Maybe there is evidence to the contrary, but I'm wondering if limiting long-short factors to daily OHLCV bars will be a problem. Under normal market conditions, would one expect persistent relatively large effects on a 30-60 day time scale that would be profitable? I'd think that information would be absorbed more quickly, no?

One way to approach this would be to use the Q500US or Q1500US and compute the distribution of daily returns using daily OHLCV bars and daily VWAP, for comparison. The daily VWAP would be computed using minute bars (I think it is conventional to use V*(H+L+C)/3 for each minute bar). My hunch is that the distribution in daily returns will be considerably narrower when computed using daily VWAP (computed using up to 3*390 = 1170 price values per day). Additionally, there should be an improvement in accuracy, due to the volume weighting (assuming larger volume trades better represent the true market price).

I would say that it depends on what you're trying to model. If you're trying to determine what the average state on a day might be, then certainly average state on previous days may be informative. If you're trying to determine close price, then maybe close price may be informative.

Yes, but my understanding is that the Quantopian daily OHLCV data are derived from single trades, of unknown volume. One can imagine strategies that are close-to-open gap type trading, but even then, it would seem that averaging over N trades near the end of the day would be preferred (or using an EWMA).

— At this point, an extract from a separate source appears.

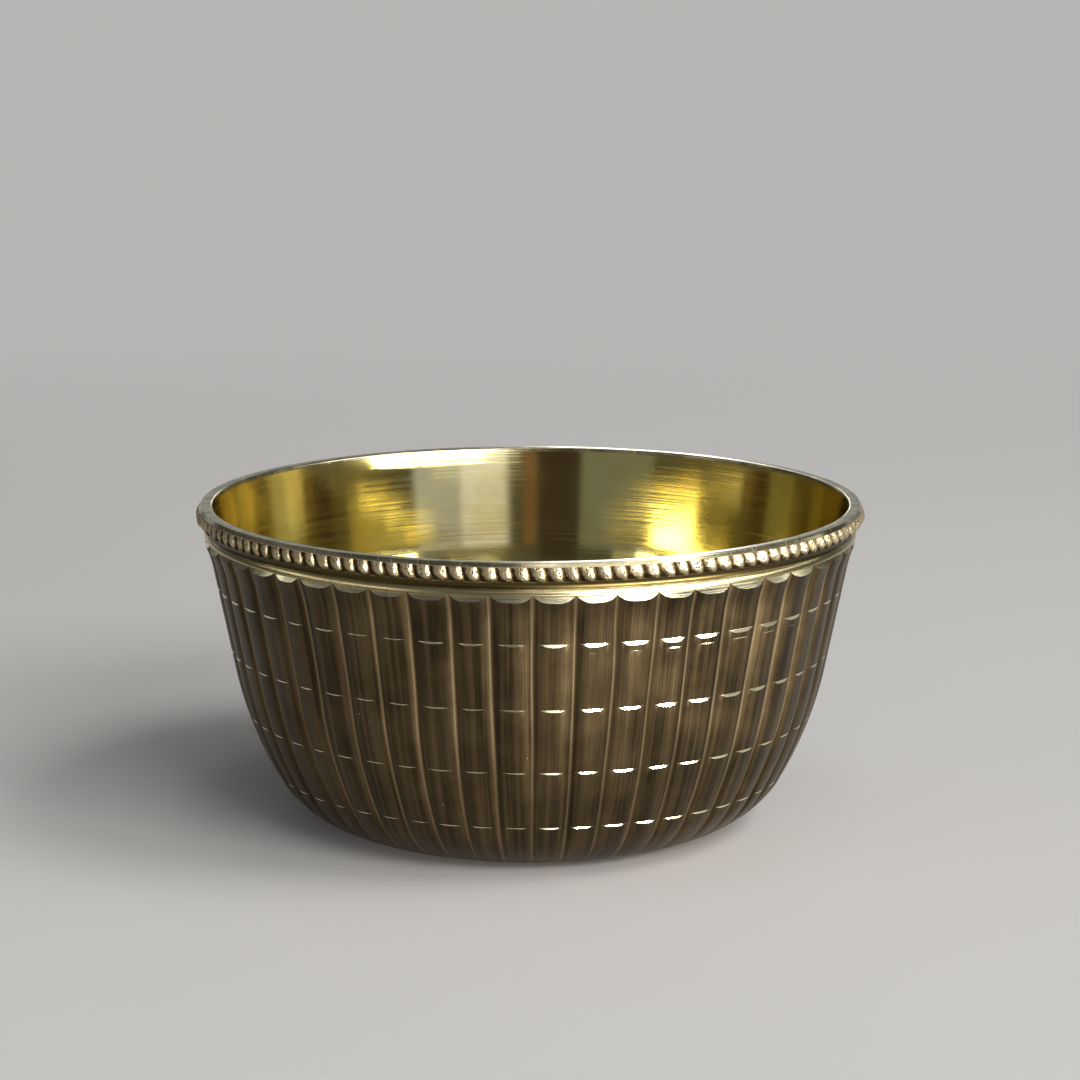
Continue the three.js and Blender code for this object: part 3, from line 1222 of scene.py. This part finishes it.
@dataclass
class StudioWalls:
    """The walls and ceiling round the bowl: dim, with lighter and darker patches."""

    plain: tuple[float, float, float] = (0.07, 0.07, 0.07)
    patches: tuple[WallPatch, ...] = (
        # The wall all round, then what the inside mirrors at its back
        WallPatch(-190, 190, 22, 42, (0.14, 0.14, 0.15), 6),
        WallPatch(-48, -19, -20, 14, (0.17, 0.18, 0.19)),
        WallPatch(-19, -3, -20, 20, (0.04, 0.03, 0.03), 1),
        WallPatch(-2, 3, -20, 14, (0.17, 0.10, 0.07), 1),
        WallPatch(28, 46, -20, 14, (0.42, 0.45, 0.66)),
        WallPatch(9, 28, -20, 14, (0.74, 0.78, 1.20)),
        WallPatch(4, 38, -8, 3.9, (2.2, 2.2, 2.2), 0.8),
        # The bright edges that the inside mirrors twice
        WallPatch(-105, -34, 14, 24, (0.36, 0.37, 0.36), 1),
        WallPatch(-52, -44, 14, 15.6, (6, 6, 5.6), 0.7),
        WallPatch(-66, -52, 15.2, 16.8, (6, 6, 5.6), 0.7),
        WallPatch(-82, -66, 17, 18.6, (6, 6, 5.6), 0.7),
        WallPatch(-105, -82, 19, 20.6, (6, 6, 5.6), 0.7),
        WallPatch(48, 90, 15, 20, (1.2, 1.2, 1.1), 1.5),
        WallPatch(48, 64, 14.2, 16.2, (8, 8, 7.6), 0.7),
        WallPatch(64, 80, 15.2, 17.2, (10, 10, 9.6), 0.7),
        WallPatch(80, 96, 16.2, 18.2, (9, 9, 8.6), 0.7),
        WallPatch(96, 108, 17.8, 19.4, (7, 7, 6.4), 0.7),
        WallPatch(108, 122, 19, 20.6, (4, 4, 3.6), 0.7),
        WallPatch(72, 86, 17.5, 20, (10, 10, 9.6), 0.8),
        WallPatch(50, 84, 18.8, 24, (13, 13, 13), 0.8),
        # The ceiling, the room behind, and the light over the lip
        WallPatch(-190, 190, 66, 97, (0.45, 0.45, 0.45), 5),
        WallPatch(140, 190, 4, 16, (0.40, 0.42, 0.40)),
        WallPatch(-190, -140, 4, 16, (0.40, 0.42, 0.40)),
        WallPatch(-2, 105, 44, 58, (1.6, 1.6, 1.6)),
    )

    def build(self) -> None:
        """Makes the world."""
        world = bpy.data.worlds.new("studio")
        graph = Graph(world, "Background")
        place = graph.node("ShaderNodeTexCoord").outputs["Generated"]
        parts = graph.node("ShaderNodeSeparateXYZ", {}, {0: place}).outputs
        x, y, z = (Value(graph, socket) for socket in parts)
        turn = graph.math("ARCTAN2", x, y * -1) * degrees(1)
        rise = graph.math("ARCSINE", z, 0) * degrees(1)
        light: Any = (*self.plain, 1.0)
        for patch in self.patches:
            light = graph.mixed(patch.share(turn, rise), light, (*patch.light, 1.0))
        graph.plug(graph.surface.inputs["Color"], light)
        bpy.context.scene.world = world


@dataclass
class Studio:
    """A plain pale floor, soft lamps and the camera."""

    floor_size: float = 60.0
    camera_distance: float = 457 * MM
    camera_elevation: float = radians(10.99)
    lens: float = 99.3
    sensor_width: float = 36.0
    clip_start: float = 10 * MM
    lamps: tuple[Softbox, ...] = (
        Softbox("key", 68, 52, 1.40, 0.50, 0.50, 5.9),
        Softbox("window", 32, 30, 1.20, 0.66, 0.30, 6.4),
        Softbox("low_strip", 40, 0.55, 3.00, 2.40, 0.14, 300.0),
        Softbox("back_strip", 177.4, 12, 1.20, 0.10, 0.24, 0.35),
        Softbox("top", 20, 84, 1.20, 0.25, 0.25, 0.6),
    )

    def build(self) -> None:
        """Adds the floor, the lamps, the world and the camera."""
        mesh = bmesh.new()
        bmesh.ops.create_grid(mesh, x_segments=1, y_segments=1, size=self.floor_size / 2)
        data = bpy.data.meshes.new("floor")
        mesh.to_mesh(data)
        mesh.free()
        data.materials.append(PaleGround().made())
        linked("floor", data)
        for lamp in self.lamps:
            lamp.build()
        StudioWalls().build()
        self.build_camera()

    def build_camera(self) -> None:
        """Adds the camera."""
        rise = self.camera_elevation
        away = Vector((0, -cos(rise), sin(rise)))
        data = bpy.data.cameras.new("camera")
        data.lens = self.lens
        data.sensor_width = self.sensor_width
        data.clip_start = self.clip_start
        camera = linked("camera", data)
        camera.location = AIM + away * self.camera_distance
        camera.rotation_euler = away.to_track_quat("Z", "Y").to_euler()
        bpy.context.scene.camera = camera
        bpy.context.scene.view_settings.view_transform = "Standard"


def main() -> None:
    """Builds the pieces in order, then the studio."""
    logging.basicConfig(level=logging.INFO, format="%(name)s: %(message)s")
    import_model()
    ReededBody().build()
    CollarRing().build()
    BeadedWire().build()
    LipRing().build()
    Studio().build()


if __name__ == "__main__":
    main()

My sense is that the run-of-the-mill long-short approach described in the blog post will be concerned with "the average state on a day" versus individual extreme values, i.e. daily OHLCV bars. Maybe Jonathan Larkin or other industry specialists can speak to this. Is there a conventional approach to the problem of what data to use to represent daily prices for computing returns? Naively, I'd think that one would want the highest signal-to-noise ratio for the daily price, and a value that best represents the price for the entire day.